Copy out the listing exactly.

======

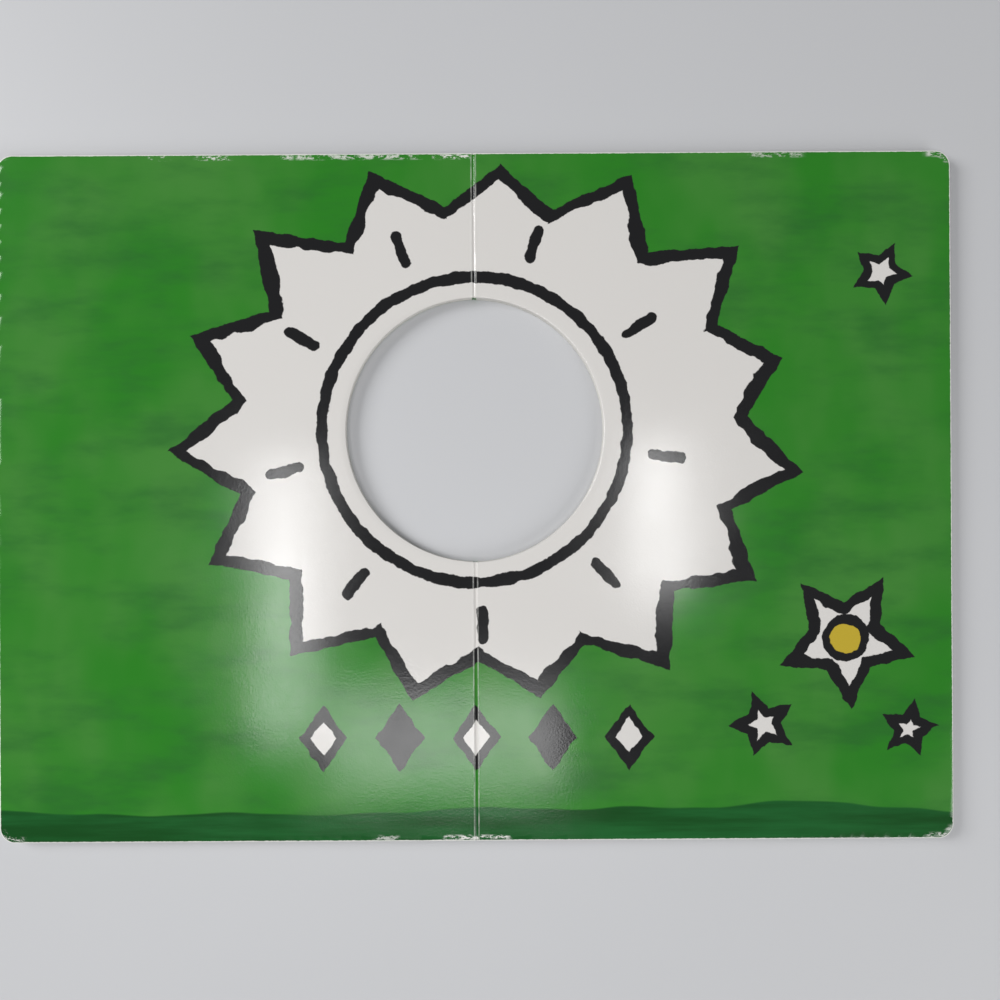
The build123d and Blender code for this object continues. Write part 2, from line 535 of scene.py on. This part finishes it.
def makeLeaf(inner, reach, bottom, top, punchedTop, fine):
    bm = bmesh.new()
    spokes, rings = ("spokes", "rings") if fine else ("coarseSpokes", "coarseRings")
    halfSheet(bm, inner, reach, leaves[spokes], leaves[rings])
    if fine:
        for share in leaves["foldBands"]:
            whole = bm.verts[:] + bm.edges[:] + bm.faces[:]
            place = (leaves["creaseWidth"] * share, 0, 0)
            bmesh.ops.bisect_plane(bm, geom=whole, dist=1e-7, plane_co=place, plane_no=(1, 0, 0))
    bmesh.ops.translate(bm, verts=bm.verts, vec=(0, 0, bottom))
    raised = bmesh.ops.extrude_face_region(bm, geom=bm.faces[:])["geom"]
    upper = [v for v in raised if isinstance(v, bmesh.types.BMVert)]
    bmesh.ops.translate(bm, verts=upper, vec=(0, 0, top - bottom))
    bmesh.ops.recalc_face_normals(bm, faces=bm.faces)
    roundRims(bm, inner, bottom, top, punchedTop)
    shapePage(bm, top, fine)
    for face in bm.faces:
        isPage = abs(face.normal.z) > leaves["flatFace"]
        face.material_index = 0 if isPage else 1
        face.smooth = isPage
    return bm


def roundRims(bm, inner, bottom, top, punchedTop):
    rims = {"trim": [], "rolled": []}
    for edge in bm.edges:
        if not edge.is_manifold or edge.calc_face_angle() < leaves["sharpEdge"]:
            continue
        middle = (edge.verts[0].co + edge.verts[1].co) / 2
        level = abs(edge.verts[0].co.z - edge.verts[1].co.z) < 1e-7
        if not level or middle.x < inner + 1e-6:
            continue
        fromHole = math.hypot(middle.x + faceHole["pastFold"], middle.y - faceHole["rise"])
        atHole = fromHole < faceHole["radius"] + 1 * mm
        atTop = abs(middle.z - top) < 1e-7
        rims["rolled" if atHole and atTop == punchedTop else "trim"].append(edge)
    for name, width, steps in (("rolled", leaves["rolledRim"], 4), ("trim", leaves["trimBevel"], 2)):
        edges = [edge for edge in rims[name] if edge.is_valid]
        bmesh.ops.bevel(bm, geom=edges, offset=width, offset_type="OFFSET", affect="EDGES",
                        segments=steps, profile=0.5, material=-1, clamp_overlap=True)


def shapePage(bm, top, fine):
    # slow waves that fade to nothing at the cover, and the crease pressed beside the fold
    thickness = book["top"] - book["pagesBottom"]
    for vert in bm.verts:
        x, y, z = vert.co
        share = (z - book["pagesBottom"]) / thickness
        drop = leaves["lowest"] + leaves["waves"] * (1 - pageWave(x, y))
        fromCrease = max(1 - x / leaves["creaseWidth"], 0)
        if fine and z > top - 0.3 * mm:
            drop += leaves["creaseDepth"] * fromCrease
            drop -= leaves["ridge"] * max(1 - abs(x / leaves["creaseWidth"] - 1.1) / 0.4, 0)
        vert.co.z = z - drop * share


def makeHalf(name, node, body, side, punchedTop):
    # plies counted up from the cover: the lining, a whole leaf, and the top leaf as two plies,
    # of which only the upper one, the open page, reaches in to the fold
    ply = (book["top"] - book["pagesBottom"]) / 5
    base = book["pagesBottom"]
    reach = book["reach"]
    creep = book["creep"]
    whole = bmesh.new()
    mesh = bpy.data.meshes.new(name)
    shells = [
        makeLeaf(0.0, reach - 2 * creep, book["top"] - ply, book["top"], punchedTop, True),
        makeLeaf(ply, reach - 2 * creep, book["top"] - 2 * ply, book["top"] - ply, punchedTop, False),
        makeLeaf(ply, reach - creep, base + ply, base + 3 * ply, punchedTop, False),
        makeLeaf(ply, reach, base, base + ply, punchedTop, False),
    ]
    for shell in shells:
        part = bpy.data.meshes.new(name + "Leaf")
        shell.to_mesh(part)
        shell.free()
        whole.from_mesh(part)
        bpy.data.meshes.remove(part)
    if side < 0:
        bmesh.ops.scale(whole, vec=(-1, 1, 1), verts=whole.verts)
        bmesh.ops.reverse_faces(whole, faces=whole.faces)
    whole.to_mesh(mesh)
    whole.free()
    mesh.materials.append(spreadLaminate)
    mesh.materials.append(cutBoardEdge)
    piece = bpy.data.objects.new(name, mesh)
    scene.collection.objects.link(piece)
    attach(piece, body)
    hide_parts(node)
    print(name, len(mesh.polygons), "faces")


makeHalf("rightLeaves", "right_pages", "back_half", 1, True)
makeHalf("leftLeaves", "left_pages", "front_half", -1, False)


# table, light and camera

stage = {
    "size": 3.0,
    "colour": (0.56, 0.565, 0.58, 1),
    "cloud": 260,             # mm, how wide its faint unevenness is
    "cloudShade": 0.94,
    "roughness": 0.5,
}
camera = {
    "height": 0.400,           # above the open spread
    "lens": 33.336,
    "sensor": 36,
    "across": 7.3434 * mm,
    "up": -1.3823 * mm,
    "shift": 0.008,
    "roll": -0.32,             # degrees
}
lamps = {
    "keyPanel": {"place": (-1.7, 0.55, 1.15), "size": (1.0, 1.0), "power": 34.0, "facesBook": True},
    "fillPanel": {"place": (1.5, -1.3, 1.2), "size": (1.3, 1.3), "power": 19.0, "facesBook": True},
    "leftStrip": {"place": (-0.262, -0.13, 0.80), "size": (0.07, 0.36), "power": 0.8, "facesBook": False},
    "rightStrip": {"place": (0.225, -0.03, 0.80), "size": (0.06, 0.20), "power": 0.42, "facesBook": False},
    "lowStrip": {"place": (-0.055, -0.31, 0.80), "size": (0.30, 0.13), "power": 0.75, "facesBook": False},
}
room = {"colour": (0.97, 0.98, 1.0, 1), "strength": 0.24}


def makeTable():
    bm = bmesh.new()
    bmesh.ops.create_grid(bm, x_segments=6, y_segments=6, size=stage["size"] / 2)
    mesh = bpy.data.meshes.new("table")
    bm.to_mesh(mesh)
    bm.free()
    material, tree, shader = newMaterial("tableTop")
    point = millimetres(tree)[0]
    cloud = speckle(tree, point, stage["cloud"], 3)
    darker = tuple(v * stage["cloudShade"] for v in stage["colour"][:3]) + (1,)
    tree.links.new(blendColour(tree, cloud, darker, stage["colour"]), shader.inputs["Base Color"])
    shader.inputs["Roughness"].default_value = stage["roughness"]
    mesh.materials.append(material)
    table = bpy.data.objects.new("table", mesh)
    scene.collection.objects.link(table)


def makeLamp(name, place, size, power, facesBook):
    data = bpy.data.lights.new(name, "AREA")
    data.shape = "RECTANGLE"
    data.size = size[0]
    data.size_y = size[1]
    data.energy = power
    lamp = bpy.data.objects.new(name, data)
    lamp.location = place
    if facesBook:
        lamp.rotation_euler = Vector(place).to_track_quat("Z", "Y").to_euler()
    scene.collection.objects.link(lamp)


def makeCamera():
    data = bpy.data.cameras.new("viewpoint")
    data.sensor_width = camera["sensor"]
    data.lens = camera["lens"]
    data.shift_x = camera["shift"]
    eye = bpy.data.objects.new("viewpoint", data)
    eye.location = (camera["across"], camera["up"], book["top"] + camera["height"])
    eye.rotation_euler = (0, 0, math.radians(camera["roll"]))
    scene.collection.objects.link(eye)
    scene.camera = eye


def makeWorld():
    world = bpy.data.worlds.new("room")
    world.use_nodes = True
    back = world.node_tree.nodes["Background"]
    back.inputs["Color"].default_value = room["colour"]
    back.inputs["Strength"].default_value = room["strength"]
    scene.world = world


makeTable()
for name, lamp in lamps.items():
    makeLamp(name, **lamp)
makeCamera()
makeWorld()
scene.view_settings.view_transform = "Standard"
print("stage set")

======

» **RESULT**
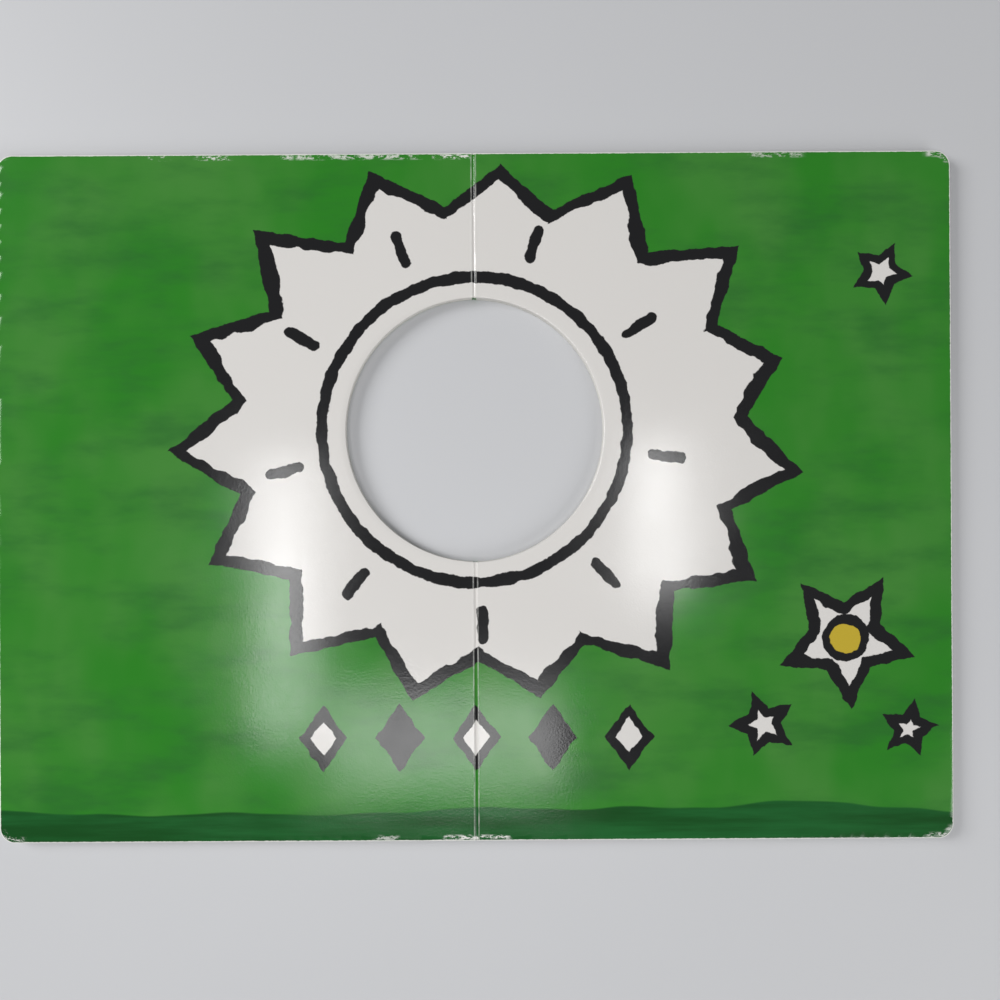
The build123d and Blender code for this object continues. Write part 2, from line 535 of scene.py on. This part finishes it.
def makeLeaf(inner, reach, bottom, top, punchedTop, fine):
    bm = bmesh.new()
    spokes, rings = ("spokes", "rings") if fine else ("coarseSpokes", "coarseRings")
    halfSheet(bm, inner, reach, leaves[spokes], leaves[rings])
    if fine:
        for share in leaves["foldBands"]:
            whole = bm.verts[:] + bm.edges[:] + bm.faces[:]
            place = (leaves["creaseWidth"] * share, 0, 0)
            bmesh.ops.bisect_plane(bm, geom=whole, dist=1e-7, plane_co=place, plane_no=(1, 0, 0))
    bmesh.ops.translate(bm, verts=bm.verts, vec=(0, 0, bottom))
    raised = bmesh.ops.extrude_face_region(bm, geom=bm.faces[:])["geom"]
    upper = [v for v in raised if isinstance(v, bmesh.types.BMVert)]
    bmesh.ops.translate(bm, verts=upper, vec=(0, 0, top - bottom))
    bmesh.ops.recalc_face_normals(bm, faces=bm.faces)
    roundRims(bm, inner, bottom, top, punchedTop)
    shapePage(bm, top, fine)
    for face in bm.faces:
        isPage = abs(face.normal.z) > leaves["flatFace"]
        face.material_index = 0 if isPage else 1
        face.smooth = isPage
    return bm


def roundRims(bm, inner, bottom, top, punchedTop):
    rims = {"trim": [], "rolled": []}
    for edge in bm.edges:
        if not edge.is_manifold or edge.calc_face_angle() < leaves["sharpEdge"]:
            continue
        middle = (edge.verts[0].co + edge.verts[1].co) / 2
        level = abs(edge.verts[0].co.z - edge.verts[1].co.z) < 1e-7
        if not level or middle.x < inner + 1e-6:
            continue
        fromHole = math.hypot(middle.x + faceHole["pastFold"], middle.y - faceHole["rise"])
        atHole = fromHole < faceHole["radius"] + 1 * mm
        atTop = abs(middle.z - top) < 1e-7
        rims["rolled" if atHole and atTop == punchedTop else "trim"].append(edge)
    for name, width, steps in (("rolled", leaves["rolledRim"], 4), ("trim", leaves["trimBevel"], 2)):
        edges = [edge for edge in rims[name] if edge.is_valid]
        bmesh.ops.bevel(bm, geom=edges, offset=width, offset_type="OFFSET", affect="EDGES",
                        segments=steps, profile=0.5, material=-1, clamp_overlap=True)


def shapePage(bm, top, fine):
    # slow waves that fade to nothing at the cover, and the crease pressed beside the fold
    thickness = book["top"] - book["pagesBottom"]
    for vert in bm.verts:
        x, y, z = vert.co
        share = (z - book["pagesBottom"]) / thickness
        drop = leaves["lowest"] + leaves["waves"] * (1 - pageWave(x, y))
        fromCrease = max(1 - x / leaves["creaseWidth"], 0)
        if fine and z > top - 0.3 * mm:
            drop += leaves["creaseDepth"] * fromCrease
            drop -= leaves["ridge"] * max(1 - abs(x / leaves["creaseWidth"] - 1.1) / 0.4, 0)
        vert.co.z = z - drop * share


def makeHalf(name, node, body, side, punchedTop):
    # plies counted up from the cover: the lining, a whole leaf, and the top leaf as two plies,
    # of which only the upper one, the open page, reaches in to the fold
    ply = (book["top"] - book["pagesBottom"]) / 5
    base = book["pagesBottom"]
    reach = book["reach"]
    creep = book["creep"]
    whole = bmesh.new()
    mesh = bpy.data.meshes.new(name)
    shells = [
        makeLeaf(0.0, reach - 2 * creep, book["top"] - ply, book["top"], punchedTop, True),
        makeLeaf(ply, reach - 2 * creep, book["top"] - 2 * ply, book["top"] - ply, punchedTop, False),
        makeLeaf(ply, reach - creep, base + ply, base + 3 * ply, punchedTop, False),
        makeLeaf(ply, reach, base, base + ply, punchedTop, False),
    ]
    for shell in shells:
        part = bpy.data.meshes.new(name + "Leaf")
        shell.to_mesh(part)
        shell.free()
        whole.from_mesh(part)
        bpy.data.meshes.remove(part)
    if side < 0:
        bmesh.ops.scale(whole, vec=(-1, 1, 1), verts=whole.verts)
        bmesh.ops.reverse_faces(whole, faces=whole.faces)
    whole.to_mesh(mesh)
    whole.free()
    mesh.materials.append(spreadLaminate)
    mesh.materials.append(cutBoardEdge)
    piece = bpy.data.objects.new(name, mesh)
    scene.collection.objects.link(piece)
    attach(piece, body)
    hide_parts(node)
    print(name, len(mesh.polygons), "faces")


makeHalf("rightLeaves", "right_pages", "back_half", 1, True)
makeHalf("leftLeaves", "left_pages", "front_half", -1, False)


# table, light and camera

stage = {
    "size": 3.0,
    "colour": (0.56, 0.565, 0.58, 1),
    "cloud": 260,             # mm, how wide its faint unevenness is
    "cloudShade": 0.94,
    "roughness": 0.5,
}
camera = {
    "height": 0.400,           # above the open spread
    "lens": 33.336,
    "sensor": 36,
    "across": 7.3434 * mm,
    "up": -1.3823 * mm,
    "shift": 0.008,
    "roll": -0.32,             # degrees
}
lamps = {
    "keyPanel": {"place": (-1.7, 0.55, 1.15), "size": (1.0, 1.0), "power": 34.0, "facesBook": True},
    "fillPanel": {"place": (1.5, -1.3, 1.2), "size": (1.3, 1.3), "power": 19.0, "facesBook": True},
    "leftStrip": {"place": (-0.262, -0.13, 0.80), "size": (0.07, 0.36), "power": 0.8, "facesBook": False},
    "rightStrip": {"place": (0.225, -0.03, 0.80), "size": (0.06, 0.20), "power": 0.42, "facesBook": False},
    "lowStrip": {"place": (-0.055, -0.31, 0.80), "size": (0.30, 0.13), "power": 0.75, "facesBook": False},
}
room = {"colour": (0.97, 0.98, 1.0, 1), "strength": 0.24}


def makeTable():
    bm = bmesh.new()
    bmesh.ops.create_grid(bm, x_segments=6, y_segments=6, size=stage["size"] / 2)
    mesh = bpy.data.meshes.new("table")
    bm.to_mesh(mesh)
    bm.free()
    material, tree, shader = newMaterial("tableTop")
    point = millimetres(tree)[0]
    cloud = speckle(tree, point, stage["cloud"], 3)
    darker = tuple(v * stage["cloudShade"] for v in stage["colour"][:3]) + (1,)
    tree.links.new(blendColour(tree, cloud, darker, stage["colour"]), shader.inputs["Base Color"])
    shader.inputs["Roughness"].default_value = stage["roughness"]
    mesh.materials.append(material)
    table = bpy.data.objects.new("table", mesh)
    scene.collection.objects.link(table)


def makeLamp(name, place, size, power, facesBook):
    data = bpy.data.lights.new(name, "AREA")
    data.shape = "RECTANGLE"
    data.size = size[0]
    data.size_y = size[1]
    data.energy = power
    lamp = bpy.data.objects.new(name, data)
    lamp.location = place
    if facesBook:
        lamp.rotation_euler = Vector(place).to_track_quat("Z", "Y").to_euler()
    scene.collection.objects.link(lamp)


def makeCamera():
    data = bpy.data.cameras.new("viewpoint")
    data.sensor_width = camera["sensor"]
    data.lens = camera["lens"]
    data.shift_x = camera["shift"]
    eye = bpy.data.objects.new("viewpoint", data)
    eye.location = (camera["across"], camera["up"], book["top"] + camera["height"])
    eye.rotation_euler = (0, 0, math.radians(camera["roll"]))
    scene.collection.objects.link(eye)
    scene.camera = eye


def makeWorld():
    world = bpy.data.worlds.new("room")
    world.use_nodes = True
    back = world.node_tree.nodes["Background"]
    back.inputs["Color"].default_value = room["colour"]
    back.inputs["Strength"].default_value = room["strength"]
    scene.world = world


makeTable()
for name, lamp in lamps.items():
    makeLamp(name, **lamp)
makeCamera()
makeWorld()
scene.view_settings.view_transform = "Standard"
print("stage set")